Até que chegou Bartô — abreviação charmosa de Bartolomeu Leão, nome pomposo no pedigree e irresistível na prática. Antes de sua chegada, tentei impor regras domésticas severas: nada de móveis roídos, tapetes molhados ou obras de arte reinterpretadas em estilo expressionista. Pois nada disso aconteceu. Bartô foi educado por Sidney e Fernando com diplomacia suíça e transformou nossa casa — e nossas vidas — num campo absurdamente feliz.
Logo veio Victoria, a Vic, outra Spitz, igualmente encantadora e igualmente dona da casa, do sofá, da cama e dos nossos corações. A casa virou um mosteiro da alegria, onde latidos substituem os sinos e o amor é servido em doses caninas, generosas e incondicionais.
E ainda há o adorável Zeca, o Spitz da Laurinha — minha neta linda — que, quando se junta à dupla, a festa é completa.
Bartô, Vic e Zeca me ensinaram uma lição que nenhum filósofo formulou com tanta clareza: o amor incondicional existe, tem rabo e quatro patas — e me tornou uma pessoa melhor.
E o que faltava para selar irreversivelmente minha conversão? Uma gata. Sim, senhoras e senhores, uma gata. Foi assim que, em Ajuda, a tal Xuxa pulou no meu colo, se aninhou e pediu cafuné. E eu, o mesmo homem que por seis décadas se dizia imune ao encantamento animal, me peguei bobo, risonho e feliz.
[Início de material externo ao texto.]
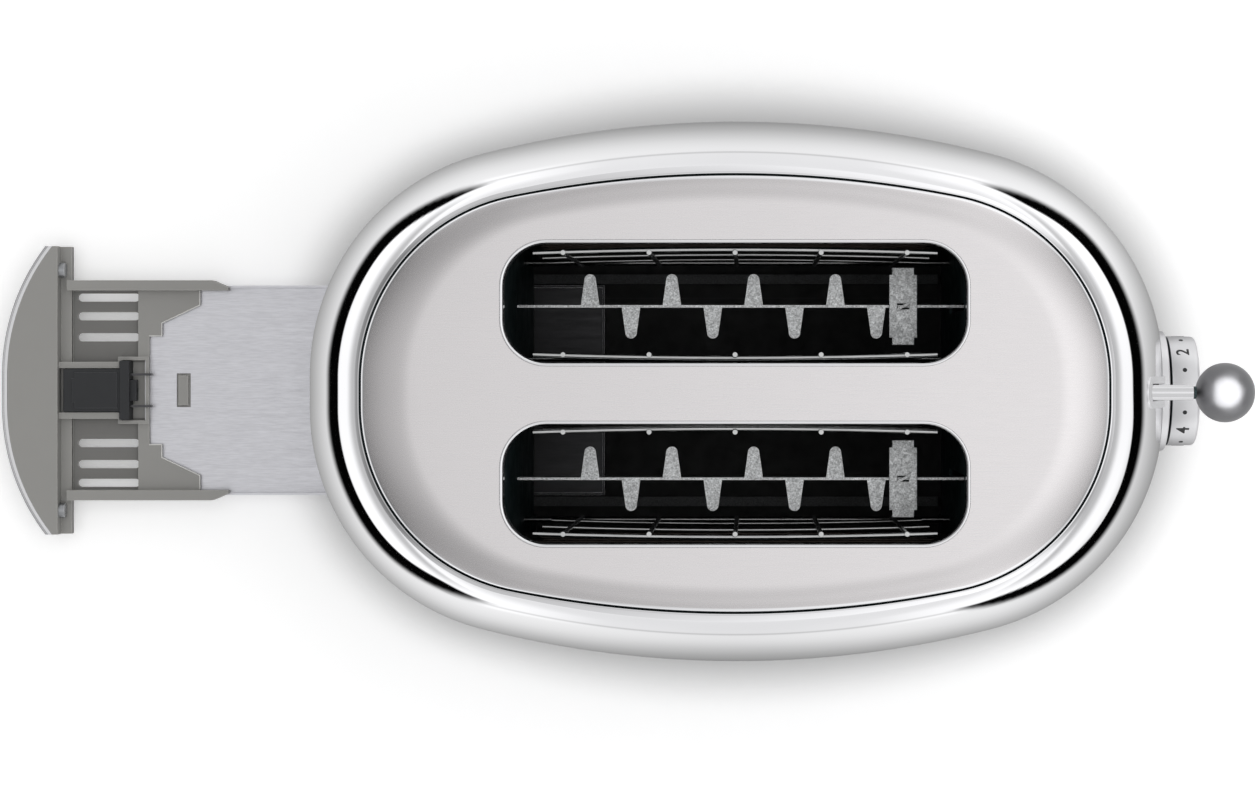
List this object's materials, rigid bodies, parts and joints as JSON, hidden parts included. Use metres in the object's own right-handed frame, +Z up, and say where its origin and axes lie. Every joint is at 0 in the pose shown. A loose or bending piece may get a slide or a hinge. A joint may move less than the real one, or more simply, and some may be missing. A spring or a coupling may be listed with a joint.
{
  "type": "two-slot toaster",
  "caption": "Oval chrome two-slot toaster with a ball lever, browning dial, push buttons and a latched crumb tray, shown pulled out.",
  "frame": {"origin": "centre of the body's footprint on the plane that the rubber feet rest on", "axes": "+Z up, +X from the crumb tray end to the lever end, +Y across the bread slots"},
  "size_m": [0.4517, 0.1966, 0.197],
  "materials": {
    "chrome": "polished",
    "satin_panel": "satin",
    "brushed_plate": "brushed",
    "galvanised": "matt spangled",
    "chamber_steel": "satin",
    "bright_wire": "drawn wire",
    "grey_plastic": "moulded matt",
    "dark_plastic": "moulded matt",
    "black_base": "moulded matt",
    "rubber": "matt",
    "mica": "sheet mica",
    "heater_ribbon": "oxidised",
    "board": "laminate",
    "copper": "enamelled wire",
    "iron": "plated",
    "zinc_screw": "zinc plated"
  },
  "bodies": {
    "housing": {"body_shell": "chrome", "top_panel": "satin_panel", "base_ring": "chrome", "base_pan": "black_base", "rubber_feet": "rubber", "cord_gland": "rubber", "lever_end_plate": "chamber_steel", "tray_end_plate": "chamber_steel", "front_reflector": "chamber_steel", "rear_reflector": "chamber_steel", "centre_reflector": "chamber_steel", "guide_rods": "zinc_screw", "rod_bridge": "galvanised", "rod_foot": "galvanised", "lift_spring": "bright_wire", "magnet_coil": "copper", "magnet_core": "iron", "lever_surround": "dark_plastic", "control_board": "board", "board_stands": "black_base", "dial_encoder": "dark_plastic", "key_switches": "dark_plastic", "button_guides": "black_base", "knob_bezel": "chrome", "tray_striker": "galvanised", "tray_guides": "galvanised", "heater_card_1": "mica", "heater_ribbon_1": "heater_ribbon", "heater_card_2": "mica", "heater_ribbon_2": "heater_ribbon", "heater_card_3": "mica", "heater_ribbon_3": "heater_ribbon", "heater_card_4": "mica", "heater_ribbon_4": "heater_ribbon"},
    "carriage": {"carriage_plate": "galvanised", "carriage_bushes": "dark_plastic", "armature": "iron", "lever_handle": "chrome", "front_lifter_blade": "galvanised", "rear_lifter_blade": "galvanised", "front_blade_strap": "galvanised", "rear_blade_strap": "galvanised"},
    "browning_knob": {"browning_knob": "chrome", "knob_shaft": "iron"},
    "crumb_tray": {"tray_frame": "grey_plastic", "tray_front_cover": "chrome", "tray_plate": "brushed_plate", "tray_screws": "zinc_screw", "latch_case": "dark_plastic", "latch_springs": "bright_wire"},
    "tray_latch": {"latch_tongue": "dark_plastic"},
    "guard_1": {"bread_guard_1": "bright_wire"},
    "button_1": {"push_button_1": "chrome"},
    "guard_2": {"bread_guard_2": "bright_wire"},
    "button_2": {"push_button_2": "chrome"},
    "guard_3": {"bread_guard_3": "bright_wire"},
    "button_3": {"push_button_3": "chrome"},
    "guard_4": {"bread_guard_4": "bright_wire"},
    "button_4": {"push_button_4": "chrome"}
  },
  "joints": [
    {"name": "lever_slide", "type": "slide", "parent": "housing", "child": "carriage", "axis": [0, 0, -1], "range_m": [0, 0.062], "stiffness_N_per_m": 60, "springref_m": -0.05, "deforming": ["lift_spring"]},
    {"name": "browning_turn", "type": "hinge", "parent": "housing", "child": "browning_knob", "pos_m": [0.1618, 0, 0.052], "axis": [-1, 0, 0], "range_deg": [-90, 135]},
    {"name": "tray_slide", "type": "slide", "parent": "housing", "child": "crumb_tray", "axis": [1, 0, 0], "range_m": [-0.02, 0.126]},
    {"name": "latch_press", "type": "slide", "parent": "crumb_tray", "child": "tray_latch", "axis": [-1, 0, 0], "range_m": [0, 0.0018], "stiffness_N_per_m": 300, "springref_m": -0.002},
    {"name": "guard_1_lean", "type": "hinge", "parent": "housing", "child": "guard_1", "pos_m": [0, -0.0463, 0.068], "axis": [-1, 0, 0], "range_deg": [0, 5.01]},
    {"name": "guard_2_lean", "type": "hinge", "parent": "housing", "child": "guard_2", "pos_m": [0, -0.0117, 0.068], "axis": [1, 0, 0], "range_deg": [0, 5.01]},
    {"name": "guard_3_lean", "type": "hinge", "parent": "housing", "child": "guard_3", "pos_m": [0, 0.0117, 0.068], "axis": [-1, 0, 0], "range_deg": [0, 5.01]},
    {"name": "guard_4_lean", "type": "hinge", "parent": "housing", "child": "guard_4", "pos_m": [0, 0.0463, 0.068], "axis": [1, 0, 0], "range_deg": [0, 5.01]},
    {"name": "button_1_press", "type": "slide", "parent": "housing", "child": "button_1", "axis": [-1, 0, 0], "range_m": [0, 0.0015], "stiffness_N_per_m": 400, "springref_m": -0.001},
    {"name": "button_2_press", "type": "slide", "parent": "housing", "child": "button_2", "axis": [-1, 0, 0], "range_m": [0, 0.0015], "stiffness_N_per_m": 400, "springref_m": -0.001},
    {"name": "button_3_press", "type": "slide", "parent": "housing", "child": "button_3", "axis": [-1, 0, 0], "range_m": [0, 0.0015], "stiffness_N_per_m": 400, "springref_m": -0.001},
    {"name": "button_4_press", "type": "slide", "parent": "housing", "child": "button_4", "axis": [-1, 0, 0], "range_m": [0, 0.0015], "stiffness_N_per_m": 400, "springref_m": -0.001}
  ],
  "couplings": [
    {"joint": "guard_1_lean", "follows": "lever_slide", "rad_per_m": 1.4075},
    {"joint": "guard_2_lean", "follows": "lever_slide", "rad_per_m": 1.4075},
    {"joint": "guard_3_lean", "follows": "lever_slide", "rad_per_m": 1.4075},
    {"joint": "guard_4_lean", "follows": "lever_slide", "rad_per_m": 1.4075}
  ]
}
Quem diria? Sessenta anos de resistência à causa animal e bastou uma gata charmosa para eu me render de vez.
Hoje sigo convicto — e sem medo da máxima “língua paga” — de que Heinz Rühmann tinha razão ao dizer:
“É possível viver sem um cãozinho, mas ninguém merece essa pena.”
E, se me permitem acrescentar: sem um gato simpático também — embora isso seja quase tão raro quanto achar político honesto em alta temporada.